Because I've never had a stalled fermentation before. The sugar will ferment without an issue and until you get into higher ABV beers, the secondary stage is really not too necessary. If I was pushing a beer like this to 11%+, I might consider it, but I just made a golden strong that went from 1.087 to 1.007 all on its own with the golden ale yeast.

And yeah. I pitch at 68, leave it there for a few days, and then ramp to 78-80. Seems to always do the trick.

yes, but it's a healthier environment for the yeast. they aren't immediately dropped into a high sugar environment and shocked...they can work their way up, and up after they multiply. same concept as stepping up a healthy starter.

i also like it because you have tons of headspace to work with the first few days...no worries of blow-off.

let's just say it is definitely NOT necessary, but is ALWAYS beneficial ;)

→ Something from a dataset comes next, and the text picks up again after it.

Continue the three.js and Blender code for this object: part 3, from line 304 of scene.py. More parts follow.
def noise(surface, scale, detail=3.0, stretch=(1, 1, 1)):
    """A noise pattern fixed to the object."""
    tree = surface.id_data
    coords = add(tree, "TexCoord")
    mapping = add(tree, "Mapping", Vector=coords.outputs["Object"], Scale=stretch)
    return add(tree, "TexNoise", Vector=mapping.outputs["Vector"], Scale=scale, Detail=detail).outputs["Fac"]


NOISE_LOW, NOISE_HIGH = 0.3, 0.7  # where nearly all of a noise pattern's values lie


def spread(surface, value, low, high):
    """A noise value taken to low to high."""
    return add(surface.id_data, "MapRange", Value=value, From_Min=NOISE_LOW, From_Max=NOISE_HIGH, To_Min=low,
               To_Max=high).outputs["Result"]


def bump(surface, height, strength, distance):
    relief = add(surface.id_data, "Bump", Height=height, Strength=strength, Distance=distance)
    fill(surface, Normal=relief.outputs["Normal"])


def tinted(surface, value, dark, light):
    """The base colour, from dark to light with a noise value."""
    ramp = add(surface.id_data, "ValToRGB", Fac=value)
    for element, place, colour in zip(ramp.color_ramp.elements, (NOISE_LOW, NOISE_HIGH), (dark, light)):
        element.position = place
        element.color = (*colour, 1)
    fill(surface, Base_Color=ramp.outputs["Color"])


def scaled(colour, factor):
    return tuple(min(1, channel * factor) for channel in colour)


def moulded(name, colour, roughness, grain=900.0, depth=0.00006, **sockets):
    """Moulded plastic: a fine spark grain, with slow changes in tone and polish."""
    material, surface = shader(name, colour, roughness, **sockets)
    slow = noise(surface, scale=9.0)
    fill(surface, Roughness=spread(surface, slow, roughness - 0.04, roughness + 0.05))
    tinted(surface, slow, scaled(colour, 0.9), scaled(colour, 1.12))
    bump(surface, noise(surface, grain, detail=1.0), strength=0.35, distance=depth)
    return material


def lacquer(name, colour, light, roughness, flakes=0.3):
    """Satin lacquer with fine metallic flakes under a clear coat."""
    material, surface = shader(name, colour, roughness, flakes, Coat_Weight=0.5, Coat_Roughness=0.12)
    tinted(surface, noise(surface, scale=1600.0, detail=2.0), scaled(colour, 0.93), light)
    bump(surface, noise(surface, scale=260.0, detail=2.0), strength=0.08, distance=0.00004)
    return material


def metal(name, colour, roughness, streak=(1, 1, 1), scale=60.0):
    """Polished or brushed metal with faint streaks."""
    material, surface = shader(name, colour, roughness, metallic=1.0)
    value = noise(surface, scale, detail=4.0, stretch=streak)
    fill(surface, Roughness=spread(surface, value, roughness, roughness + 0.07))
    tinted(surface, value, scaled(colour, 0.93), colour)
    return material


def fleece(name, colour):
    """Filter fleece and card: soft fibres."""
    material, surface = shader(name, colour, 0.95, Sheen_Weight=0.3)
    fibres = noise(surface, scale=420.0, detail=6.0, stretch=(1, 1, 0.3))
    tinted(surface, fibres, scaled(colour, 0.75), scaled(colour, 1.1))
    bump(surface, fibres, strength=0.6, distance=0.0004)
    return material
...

i also have a friend that made a 24% barleywine that is damn tasty. he used the step up method and implemented different yeasts at different times. in this case, it was absolutely necessary. this was made with all extract, too. some specialty but no base malts.
 
yes, but it's a healthier environment for the yeast. they aren't immediately dropped into a high sugar environment and shocked...they can work their way up, and up after they multiply. same concept as stepping up a healthy starter.

i also like it because you have tons of headspace to work with the first few days...no worries of blow-off.

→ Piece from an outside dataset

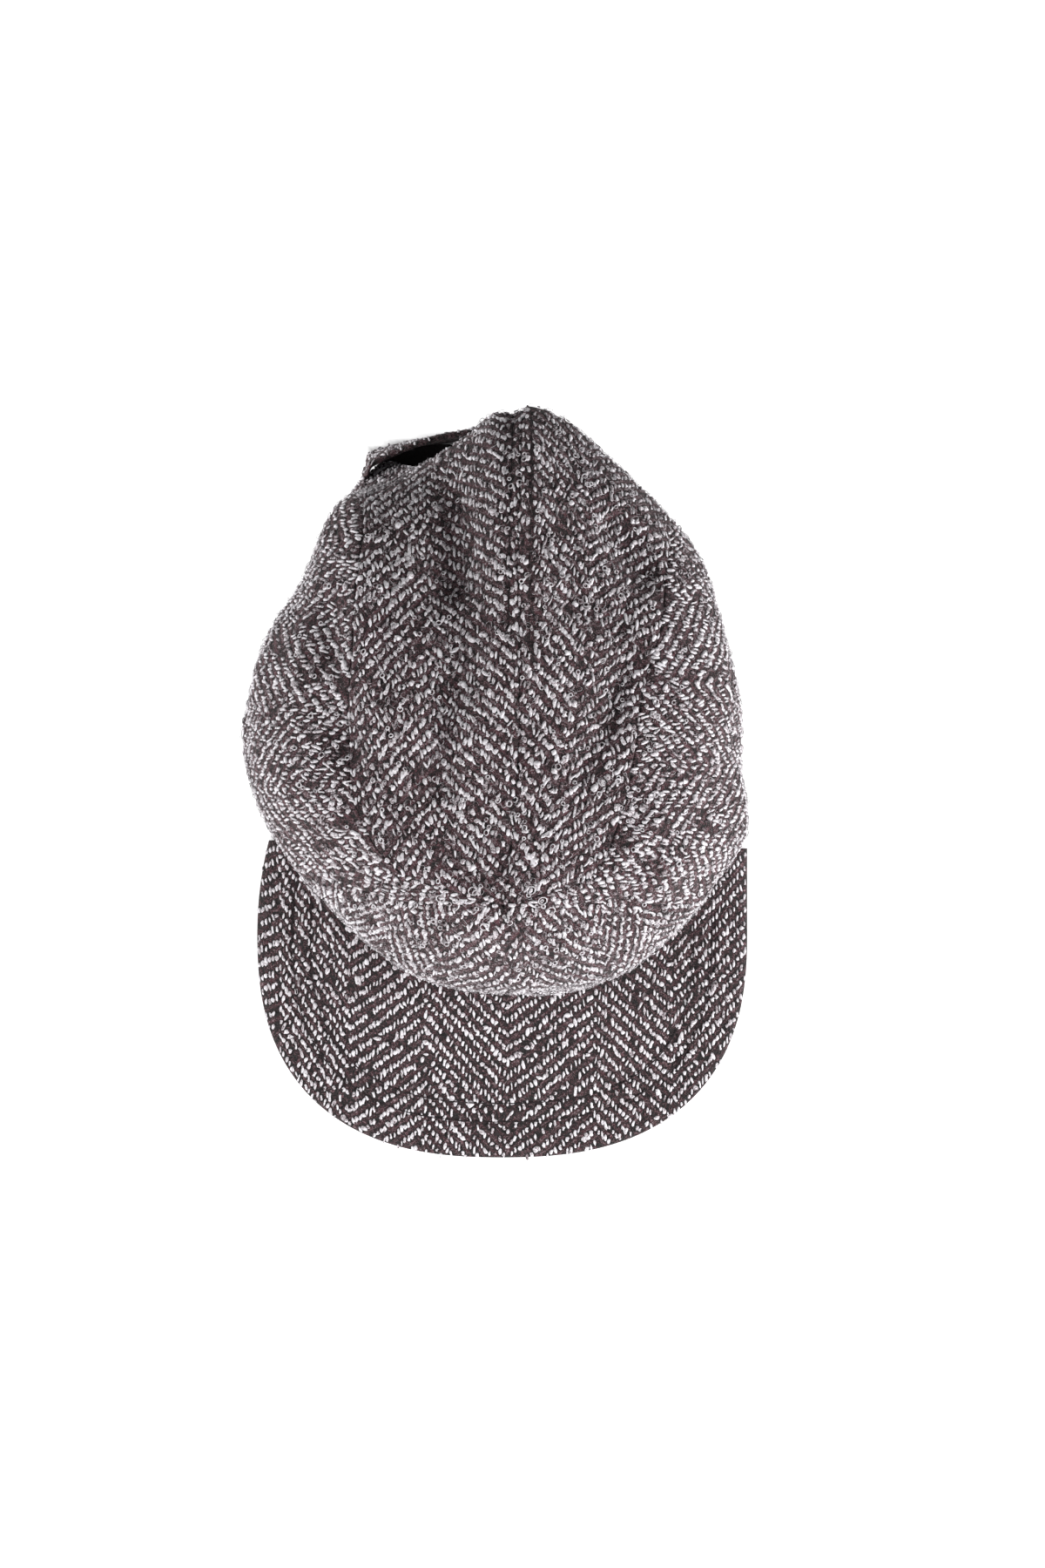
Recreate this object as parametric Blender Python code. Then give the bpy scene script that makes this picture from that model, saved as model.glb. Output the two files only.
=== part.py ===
"""Soft six-panel tweed baseball cap, lying on its rim.

Metres, +Z up. The peak points to -Y and the back of the cap to +Y. Shapes are worked out round
the middle of the crown's outline, and at the end the whole cap is moved so that the origin lies
on the surface under it, below the middle of its box.
"""

import math

import bmesh
import bpy
import numpy as np

# Driving dimensions of the crown
CROWN_LENGTH = 0.2055
CROWN_WIDTH = 0.1772
CROWN_HEIGHT = 0.0990
CLOTH = 0.0024
SEAM_GAP = 0.0003

# The outline's middle, from the front and the left, as shares of the crown's length and width
FRONT_SHARE = 0.455
LEFT_SHARE = 0.5175
BACK_SQUARENESS = 1.65
FRONT_LEFT_SQUARENESS = 2.0
FRONT_RIGHT_SQUARENESS = 2.3

# The six panels meet at the top, this far off the outline's middle, round a pinhole
MEETING_ASIDE = -0.0008
MEETING_AHEAD = 0.0575
MEETING_HOLE = 0.0022

# Driving dimensions of the peak
PEAK_WIDTH = 0.1756
PEAK_REACH = 0.0560
PEAK_THICKNESS = 0.0032
PEAK_RISE = 0.0105
PEAK_DROOP = 0.35
PEAK_ASIDE = -0.0016
PEAK_SQUARENESS = 2.5
PEAK_WAIST = 0.0042
PEAK_ROUNDING = 0.0241
PEAK_SIDE_SHARE = 0.14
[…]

let's just say it is definitely NOT necessary, but is ALWAYS beneficial ;)

i also have a friend that made a 24% barleywine that is damn tasty. he used the step up method and implemented different yeasts at different times. in this case, it was absolutely necessary. this was made with all extract, too. some specialty but no base malts.

Orrrr you could just step up a healthy starter and avoid all that. :)

24% beer sounds kind of insane. I'm thinking wine yeasts towards the end there.
 
still not as good IMO...you're acclimating them to a heavier environment, not necessarily just building up yeast ;) :p

yep, wine yeast and super high gravity yeast through part of it...it's damn clean, too...amazing what you can do with a little care and attention.